## WHAT YOU SHOULD DO
Quote exactly, and only, the lines from the one with "zip(*points))), Vector(map(max, zip(*points)))" down to the one with "cad_parts[node].hide_render = cad_parts[node].hide_viewport", both included.

## MATERIAL FOR THIS EXERCISE
|---|
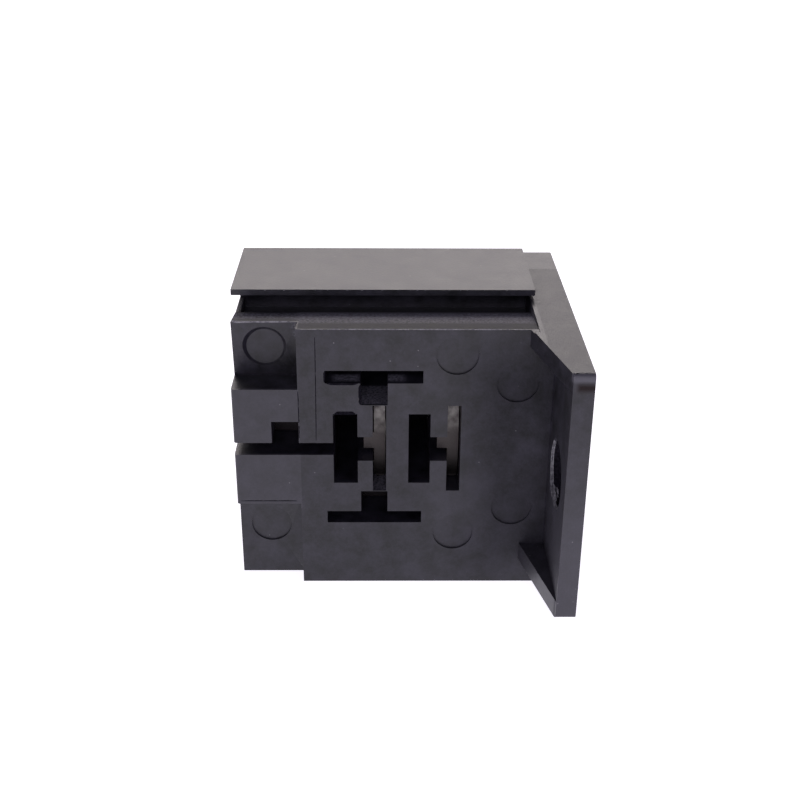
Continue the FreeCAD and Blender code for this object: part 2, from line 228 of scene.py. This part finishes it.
|---|
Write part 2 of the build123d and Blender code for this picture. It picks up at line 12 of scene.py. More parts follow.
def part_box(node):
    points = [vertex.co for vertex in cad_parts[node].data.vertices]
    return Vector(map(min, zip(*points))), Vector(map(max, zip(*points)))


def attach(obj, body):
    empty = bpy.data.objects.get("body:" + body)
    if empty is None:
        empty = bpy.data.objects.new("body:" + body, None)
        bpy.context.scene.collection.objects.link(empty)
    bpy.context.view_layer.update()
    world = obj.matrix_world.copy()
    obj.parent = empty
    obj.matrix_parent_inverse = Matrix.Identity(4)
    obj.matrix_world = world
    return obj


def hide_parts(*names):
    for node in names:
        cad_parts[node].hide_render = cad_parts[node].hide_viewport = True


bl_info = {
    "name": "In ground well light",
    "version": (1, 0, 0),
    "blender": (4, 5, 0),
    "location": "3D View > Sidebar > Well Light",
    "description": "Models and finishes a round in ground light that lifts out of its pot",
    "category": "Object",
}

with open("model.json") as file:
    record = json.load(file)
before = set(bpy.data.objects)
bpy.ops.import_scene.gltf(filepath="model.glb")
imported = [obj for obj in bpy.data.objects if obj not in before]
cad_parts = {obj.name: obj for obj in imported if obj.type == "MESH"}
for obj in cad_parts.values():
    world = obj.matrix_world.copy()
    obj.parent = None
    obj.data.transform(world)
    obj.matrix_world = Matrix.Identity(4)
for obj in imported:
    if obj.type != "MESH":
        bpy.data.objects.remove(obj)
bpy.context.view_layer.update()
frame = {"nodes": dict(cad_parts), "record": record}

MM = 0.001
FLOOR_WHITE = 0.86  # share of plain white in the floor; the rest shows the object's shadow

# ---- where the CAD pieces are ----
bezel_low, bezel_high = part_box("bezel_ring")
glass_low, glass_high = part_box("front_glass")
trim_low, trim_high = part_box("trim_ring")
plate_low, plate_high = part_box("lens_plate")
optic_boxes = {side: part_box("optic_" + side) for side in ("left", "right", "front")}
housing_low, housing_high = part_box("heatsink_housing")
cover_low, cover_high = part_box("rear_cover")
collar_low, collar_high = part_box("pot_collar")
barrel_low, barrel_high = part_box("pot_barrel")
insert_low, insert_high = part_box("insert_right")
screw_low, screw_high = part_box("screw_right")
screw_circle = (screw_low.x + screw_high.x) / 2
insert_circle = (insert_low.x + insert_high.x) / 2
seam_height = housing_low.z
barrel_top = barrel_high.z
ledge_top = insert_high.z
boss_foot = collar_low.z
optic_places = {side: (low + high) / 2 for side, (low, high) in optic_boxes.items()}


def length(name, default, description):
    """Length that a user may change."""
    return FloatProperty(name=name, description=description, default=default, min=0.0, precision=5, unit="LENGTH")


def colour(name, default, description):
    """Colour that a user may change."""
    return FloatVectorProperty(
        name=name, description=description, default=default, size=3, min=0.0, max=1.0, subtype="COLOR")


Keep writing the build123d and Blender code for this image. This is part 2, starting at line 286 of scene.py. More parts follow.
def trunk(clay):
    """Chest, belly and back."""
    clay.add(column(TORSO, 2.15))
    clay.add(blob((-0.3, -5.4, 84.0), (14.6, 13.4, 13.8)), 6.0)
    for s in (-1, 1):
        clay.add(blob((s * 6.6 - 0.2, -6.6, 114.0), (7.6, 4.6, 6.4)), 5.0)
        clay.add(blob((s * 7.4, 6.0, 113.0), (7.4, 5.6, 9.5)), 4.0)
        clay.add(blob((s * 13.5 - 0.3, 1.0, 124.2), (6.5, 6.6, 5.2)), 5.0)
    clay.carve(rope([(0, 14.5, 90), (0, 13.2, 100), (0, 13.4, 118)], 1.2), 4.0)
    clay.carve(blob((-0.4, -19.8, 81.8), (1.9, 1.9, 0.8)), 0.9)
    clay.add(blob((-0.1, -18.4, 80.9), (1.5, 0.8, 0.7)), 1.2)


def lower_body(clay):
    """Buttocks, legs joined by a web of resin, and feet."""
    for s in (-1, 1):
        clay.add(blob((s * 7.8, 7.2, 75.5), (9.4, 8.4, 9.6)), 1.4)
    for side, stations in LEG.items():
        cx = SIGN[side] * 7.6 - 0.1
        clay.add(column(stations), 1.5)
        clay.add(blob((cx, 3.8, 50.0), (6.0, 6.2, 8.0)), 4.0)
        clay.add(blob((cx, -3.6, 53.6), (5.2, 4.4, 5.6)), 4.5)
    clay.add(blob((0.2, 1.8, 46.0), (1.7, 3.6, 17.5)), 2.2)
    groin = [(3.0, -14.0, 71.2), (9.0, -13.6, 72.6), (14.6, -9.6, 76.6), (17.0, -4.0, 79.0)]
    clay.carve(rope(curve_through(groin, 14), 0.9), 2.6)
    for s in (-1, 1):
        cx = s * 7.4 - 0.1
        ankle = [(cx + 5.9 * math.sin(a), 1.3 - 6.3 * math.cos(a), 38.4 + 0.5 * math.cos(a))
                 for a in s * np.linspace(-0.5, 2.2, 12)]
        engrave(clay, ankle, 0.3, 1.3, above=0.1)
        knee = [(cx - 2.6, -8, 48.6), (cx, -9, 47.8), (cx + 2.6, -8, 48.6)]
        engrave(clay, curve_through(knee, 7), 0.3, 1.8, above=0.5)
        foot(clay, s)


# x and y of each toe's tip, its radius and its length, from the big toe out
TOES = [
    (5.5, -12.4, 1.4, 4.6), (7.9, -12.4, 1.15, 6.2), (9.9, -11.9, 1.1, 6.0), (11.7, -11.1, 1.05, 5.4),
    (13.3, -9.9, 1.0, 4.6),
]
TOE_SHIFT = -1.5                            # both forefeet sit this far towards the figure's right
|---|
## PROBLEM SOLUTION
    return Vector(map(min, zip(*points))), Vector(map(max, zip(*points)))


def attach(obj, body):
    empty = bpy.data.objects.get("body:" + body)
    if empty is None:
        empty = bpy.data.objects.new("body:" + body, None)
        bpy.context.scene.collection.objects.link(empty)
    bpy.context.view_layer.update()
    world = obj.matrix_world.copy()
    obj.parent = empty
    obj.matrix_parent_inverse = Matrix.Identity(4)
    obj.matrix_world = world
    return obj


def hide_parts(*names):
    for node in names:
        cad_parts[node].hide_render = cad_parts[node].hide_viewport = True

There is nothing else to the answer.